Lafora disease gene therapy: EPM2A but not EPM2B overexpression results in Lafora body formation.

Journal:
Neurotherapeutics : the journal of the American Society for Experimental NeuroTherapeutics
Year:
2026
Authors:
Alao, Esther O et al.
Affiliation:
Department of Pediatrics · United States
Species:
rodent

Abstract

Lafora disease (LD) is a fatal teenage-onset neurodegenerative epilepsy caused by loss-of-function mutations of the genes encoding the laforin phosphatase-malin E3 ubiquitin ligase complex. This complex regulates glycogen structural integrity, through yet unclear mechanisms. Deficiencies of the complex lead few glycogen molecules at a time to misshape, precipitate and cumulate into toxic Lafora bodies (LBs) that drive LD. We developed an intrathecal AAV9-based gene therapy for malin-deficient LD and obtained preclinical efficacy without toxicity. A similar gene therapy for laforin-deficient LD also afforded efficacy, but with a relatively narrow therapeutic window. When overexpressed, laforin paradoxically led to LB generation and did so at a rate higher than in LD. The phenomenon was invariably observed first and dominantly in dorsal root ganglia (DRG) and occurred irrespective of where in the CSF axis the viral vector was delivered. Laforin overexpression-mediated LB formation represents novel biology, which we characterize and show that it occurs independently of laforin and malin's enzymatic activities.

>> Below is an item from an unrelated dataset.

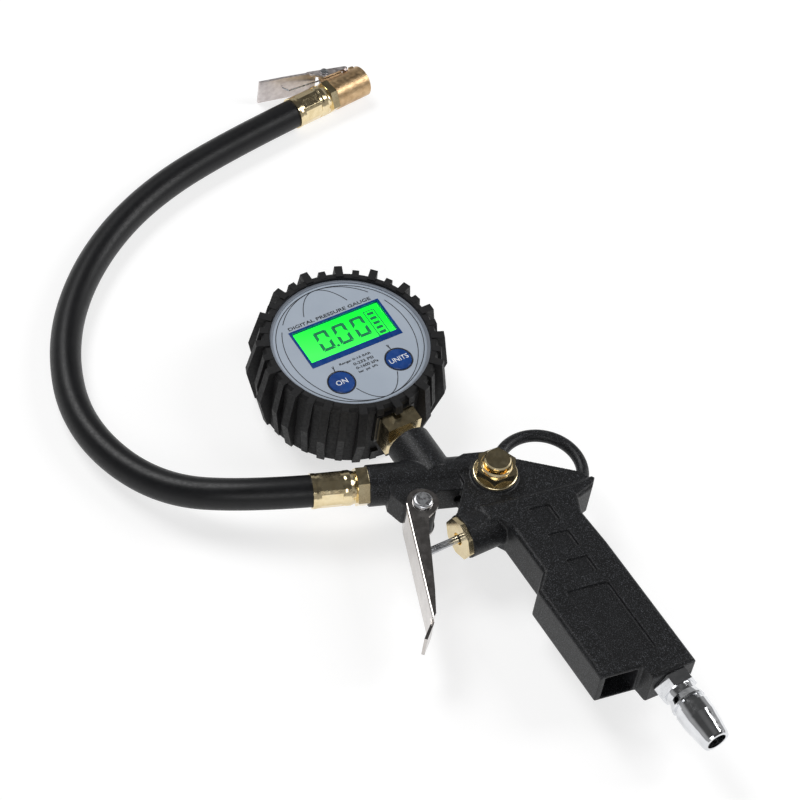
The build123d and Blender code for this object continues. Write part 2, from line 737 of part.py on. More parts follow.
def make_case():
    deck_top = -0.5
    deck_under = -2.5
    split = -9.0
    inner_r = case_r - case_wall
    with BuildPart() as case_front:
        with BuildSketch(dial_section(0)):
            with BuildLine():
                Polyline((0, deck_under), (inner_r, deck_under), (inner_r, split),
                         (case_r, split), (case_r, 0), (32.2, 0), (32.2, 0.5), (face_r, 0.5),
                         (face_r, deck_top), (0, deck_top), close=True)
            make_face()
        revolve(axis=dial_axis)
        with BuildSketch(dial.offset(-20.0)):
            with Locations(*post_points()):
                Circle(3.0)
        extrude(amount=20.0 + deck_under)
        with BuildSketch(dial.offset(-20.0)):
            with Locations(*post_points()):
                Circle(1.4)
        extrude(amount=7.0, mode=Mode.SUBTRACT)
        with BuildSketch(dial.offset(deck_under)):
            with Locations((lcd_x, lcd_y)):
                Rectangle(lcd_wide, lcd_tall)
            with Locations((-button_x, button_y), (button_x, button_y)):
                Circle(5.55)
        extrude(amount=4.0, mode=Mode.SUBTRACT)
        with BuildSketch(across(stem_line, 26.0)):
            Rectangle(17.1, 15.8)
        extrude(amount=13.0, mode=Mode.SUBTRACT)
    save(case_front, "case_front")

    with BuildPart() as case_back:
        with BuildSketch(dial_section(0)):
            with BuildLine():
                Polyline((0, -case_depth), (case_r, -case_depth), (case_r, split),
                         (inner_r, split), (inner_r, -27.0), (0, -27.0), close=True)
            make_face()
        revolve(axis=dial_axis)
        with BuildSketch(across(stem_line, 30.94)):
            Rectangle(17.0, 15.6)
        extrude(amount=6.6)
        with BuildSketch(dial.offset(-27.0)):
            with Locations(*post_points()):
                Circle(3.0)
        extrude(amount=7.0)
        with BuildSketch(dial.offset(-case_depth)):
            with Locations(*post_points()):
                Circle(1.6)
        extrude(amount=12.0, mode=Mode.SUBTRACT)
        with BuildSketch(dial.offset(-case_depth)):
            with Locations(*post_points()):
                Circle(2.6)
        extrude(amount=1.2, mode=Mode.SUBTRACT)
        with BuildSketch(dial.offset(-case_depth)):
            with Locations((0, 4.0)):
                Rectangle(50.0, 26.0)
        extrude(amount=2.0, mode=Mode.SUBTRACT)
        with BuildSketch(across(stem_line, 28.0)):
            Circle(6.0)
        extrude(amount=12.0, mode=Mode.SUBTRACT)
    save(case_back, "case_back")

    with BuildPart() as case_screws:
        with BuildSketch(dial.offset(-case_depth + 0.1)):
            with Locations(*post_points()):
                Circle(2.4)
        extrude(amount=1.1)
        with BuildSketch(dial.offset(-case_depth + 1.2)):
            with Locations(*post_points()):
                Circle(1.4)
        extrude(amount=14.0)
        with BuildSketch(dial.offset(-case_depth)):
            with Locations(*post_points()):
                Rectangle(3.0, 0.6)
                Rectangle(0.6, 3.0)
        extrude(amount=0.7, mode=Mode.SUBTRACT)
    save(case_screws, "case_screws")


def make_faceplate():
    with BuildPart() as faceplate:
        with BuildSketch(dial.offset(-0.5)):
            Circle(face_r - 0.05)
            with Locations((lcd_x, lcd_y)):
                Rectangle(lcd_wide, lcd_tall, mode=Mode.SUBTRACT)
            with Locations((-button_x, button_y), (button_x, button_y)):
                Circle(5.5, mode=Mode.SUBTRACT)
        extrude(amount=0.5)
    save(faceplate, "faceplate")

    with BuildPart() as lcd_frame:
        with BuildSketch(dial.offset(-1.2)):
            with Locations((lcd_x, lcd_y)):
                Rectangle(lcd_wide - 0.1, lcd_tall - 0.1)
            with Locations((lcd_x, lcd_y + 0.85)):
                Rectangle(39.5, 16.3, mode=Mode.SUBTRACT)
        extrude(amount=1.3)
    save(lcd_frame, "lcd_frame")

    with BuildPart() as lcd_glass:
        with BuildSketch(dial.offset(-2.4)):
            with Locations((lcd_x, lcd_y)):
                Rectangle(lcd_wide - 0.2, lcd_tall - 0.2)
        extrude(amount=1.2)
    save(lcd_glass, "lcd_glass")

    with BuildPart() as lcd_backlight:
        with BuildSketch(dial.offset(-6.5)):
            with Locations((lcd_x, lcd_y)):
                Rectangle(lcd_wide - 0.6, lcd_tall - 0.6)
        extrude(amount=4.1)
    save(lcd_backlight, "lcd_backlight")


def make_gauge_button(x, label):
    with BuildPart() as button:
        with BuildSketch(dial.offset(-3.0)):
            with Locations((x, button_y)):
                Circle(button_r)
        extrude(amount=3.3)
        chamfer(button.edges().group_by(Axis.Z)[-1], length=0.3)
        with BuildSketch(dial.offset(-3.7)):
            with Locations((x, button_y)):
                Circle(6.2)
        extrude(amount=0.8)
    save(button, label)


def make_tactile_switch(x, label):
    with BuildPart() as switch:
        with BuildSketch(dial.offset(-6.5)):
            with Locations((x, button_y)):
                Rectangle(6.0, 6.0)
        extrude(amount=1.5)
        with BuildSketch(dial.offset(-5.0)):
            with Locations((x, button_y)):
                Circle(1.6)
        extrude(amount=0.7)
    save(switch, label)


def make_gauge_inside():
    with BuildPart() as circuit_board:
        with BuildSketch(dial.offset(-8.1)):
            Circle(29.5)
            with Locations((0, -35.5)):
                Rectangle(70.0, 30.0, mode=Mode.SUBTRACT)
            with Locations(*post_points()):
                Circle(3.2, mode=Mode.SUBTRACT)
        extrude(amount=1.6)
    save(circuit_board, "circuit_board")

    with BuildPart() as battery_tray:
        with BuildSketch(dial.offset(-27.0)):
            with Locations((0, 4.0)):
                Rectangle(49.0, 25.0)
                Rectangle(46.6, 22.6, mode=Mode.SUBTRACT)
        extrude(amount=13.5)
        with BuildSketch(dial.offset(-14.7)):
            with Locations((0, 4.0)):
                Rectangle(49.0, 25.0)
        extrude(amount=1.2)
    save(battery_tray, "battery_tray")

    with BuildPart() as battery_cover:
        with BuildSketch(dial.offset(-case_depth + 0.1)):
            with Locations((0, 4.0)):
                Rectangle(49.6, 25.6)
        extrude(amount=1.8)
        with BuildSketch(dial.offset(-case_depth)):
            with Locations((0, -4.0), (0, -2.0), (0, 0)):
                Rectangle(14.0, 0.8)
        extrude(amount=0.7, mode=Mode.SUBTRACT)
    save(battery_cover, "battery_cover")

    with BuildPart() as battery_contacts:
        with BuildSketch(dial.offset(-25.4)):
            with Locations((-22.9, -1.5), (-22.9, 9.5), (22.9, -1.5), (22.9, 9.5)):
                Rectangle(0.5, 8.0)
        extrude(amount=8.0)
    save(battery_contacts, "battery_contacts")


def make_battery(y, label):
    cell_r = 5.25
    line = Plane(origin=dial.from_local_coords(Vector(0, y, -21.4)), x_dir=grip_x, z_dir=up)
    with BuildPart() as battery:
        with BuildSketch(across(line, -22.2)):
            Circle(cell_r)
        extrude(amount=43.4)
        fillet(battery.edges().filter_by(GeomType.CIRCLE), radius=0.6)
        with BuildSketch(across(line, 21.2)):
            Circle(1.9)
        extrude(amount=1.1)
    save(battery, label)


def make_gauge_stem():
    case_flat = 30.94
    shoulder = 23.4
    with BuildPart() as gauge_stem:
        with BuildSketch(across(stem_line, 9.8)):
            Circle(thread_r)
        extrude(amount=10.2)
        with BuildSketch(across(stem_line, 20.0)):
            RegularPolygon(radius=5.6, side_count=6, major_radius=False)
        extrude(amount=shoulder - 20.0)
        with BuildSketch(across(stem_line, shoulder)):
            Rectangle(15.0, 15.0)
        extrude(amount=case_flat - shoulder)
        square_end = gauge_stem.faces().sort_by(spin(stem_line))[-1]
        chamfer(square_end.outer_wire().edges(), length=0.5)
        with BuildSketch(across(stem_line, case_flat - 0.2)):
            Circle(6.0)
        extrude(amount=10.3)
        with BuildSketch(across(stem_line, 9.8)):
            Circle(1.5)
        extrude(amount=40.0, mode=Mode.SUBTRACT)
    save(gauge_stem, "gauge_stem")

    with BuildPart() as stem_nut:
        with BuildSketch(across(stem_line, 37.6, turn=stem_line.y_dir)):
            RegularPolygon(radius=7.5, side_count=6, major_radius=False)
            Circle(6.0, mode=Mode.SUBTRACT)
        extrude(amount=3.4)
    save(stem_nut, "stem_nut")

    with BuildPart() as pressure_sensor:
        with BuildSketch(across(stem_line, 41.04)):
            Circle(5.0)
        extrude(amount=3.6)
    save(pressure_sensor, "pressure_sensor")


make_body_casting()
make_inlet_plug()
make_trigger_lever()
make_trigger_pin()
make_valve_gland()
make_gland_seal()
make_valve_stem()
make_valve_poppet()
make_coil(valve, 11.7, 12.2, 6, 3.6, 0.4, "valve_spring")
make_bleed_valve()
make_coil(bleed, -4.9, 5.8, 4, 3.2, 0.35, "bleed_spring")
make_ferrule(near, "near_ferrule")
make_fitting(near, 7.1, 4.5, 9.0, "near_fitting")
make_hose()
make_ferrule(far, "far_ferrule")
make_fitting(far, 6.6, 3.3, 6.2, "far_fitting")
make_chuck()
make_chuck_lever()
make_chuck_spring()
make_gauge_boot()
make_case()
make_faceplate()
make_gauge_button(-button_x, "button_on")
make_gauge_button(button_x, "button_units")
make_tactile_switch(-button_x, "switch_on")
make_tactile_switch(button_x, "switch_units")
make_gauge_inside()
make_battery(-1.5, "battery_a")
make_battery(9.5, "battery_b")
make_gauge_stem()
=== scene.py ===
"""The looks of the tyre inflator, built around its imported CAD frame. Blender 4.5, metres."""
import json
from math import cos, pi, radians, sin

import bmesh
import bpy
from mathutils import Matrix, Vector

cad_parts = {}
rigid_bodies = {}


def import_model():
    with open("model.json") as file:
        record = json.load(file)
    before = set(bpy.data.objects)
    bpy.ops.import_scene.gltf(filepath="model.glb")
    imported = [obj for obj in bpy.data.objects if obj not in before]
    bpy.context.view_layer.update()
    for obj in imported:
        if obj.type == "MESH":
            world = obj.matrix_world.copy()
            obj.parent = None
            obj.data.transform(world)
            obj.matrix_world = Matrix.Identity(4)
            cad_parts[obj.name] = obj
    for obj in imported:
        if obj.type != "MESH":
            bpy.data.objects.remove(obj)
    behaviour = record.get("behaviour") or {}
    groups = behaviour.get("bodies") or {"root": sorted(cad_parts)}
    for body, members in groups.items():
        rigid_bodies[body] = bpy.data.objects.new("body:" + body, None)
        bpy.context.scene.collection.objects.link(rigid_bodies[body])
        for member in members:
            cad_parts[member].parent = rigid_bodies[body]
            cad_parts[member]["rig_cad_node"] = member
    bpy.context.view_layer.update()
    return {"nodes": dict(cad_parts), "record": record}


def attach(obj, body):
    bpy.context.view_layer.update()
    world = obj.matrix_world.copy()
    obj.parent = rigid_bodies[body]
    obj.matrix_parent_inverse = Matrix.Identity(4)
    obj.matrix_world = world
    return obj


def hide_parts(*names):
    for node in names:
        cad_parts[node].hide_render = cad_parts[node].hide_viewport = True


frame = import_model()
nodes = frame["nodes"]

MM = 0.001
GUN = Vector((-10.65, 13.39, 20.6)) * MM     # barrel axis meets the gauge stem's axis
LEAN = radians(20.0)
GRIP_X = Vector((cos(LEAN), sin(LEAN), 0.0))
GRIP_Y = Vector((-sin(LEAN), cos(LEAN), 0.0))
UP = Vector((0.0, 0.0, 1.0))
DIAL = GUN + GRIP_Y * 66.94 * MM + UP * 10.4 * MM
BUTTON_X = 13.2              # the dial's own frame from here on, in millimetres
BUTTON_Y = -15.9
PRINT_TOP = 0.07             # top of the print on the faceplate
WORD_TOP = 0.33              # top of the words on the buttons
MARKS_TOP = -1.08            # top of the marks on the screen's glass
PRINT_THICK = 0.10
LINE_WIDE = 0.30             # thin lines of the dial


def dial_point(x, y, z=0.0):
    """A point in the dial's own frame, given in millimetres."""
    return DIAL + GRIP_X * x * MM + GRIP_Y * y * MM + UP * z * MM


# ---------------------------------------------------------------- camera
CAMERA_POS = Vector((-223.98, -562.70, 843.49)) * MM
CAMERA_RIGHT = Vector((0.9763, -0.1901, 0.1037))
CAMERA_BACK = Vector((-0.1978, -0.5875, 0.7847))
CAMERA_LENS = 118.6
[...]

The accumulations are time-dependent, which toward clinical development will necessitate longer preclinical and clinical safety monitoring. The effect is strongest with species mismatch (i.e., expression of human laforin in mice), which may require matched-species preclinical development. Finally, the DRG are sentinel, and their pathology and neurophysiology can serve to monitor the iatrogenic toxicity. Our work suggests a clear gene therapy development path for malin-deficient LD, and sets important guardrails for gene therapy for laforin-dependent LD. It also opens a new avenue to understanding the basic biologies of glycogen quality control and LD.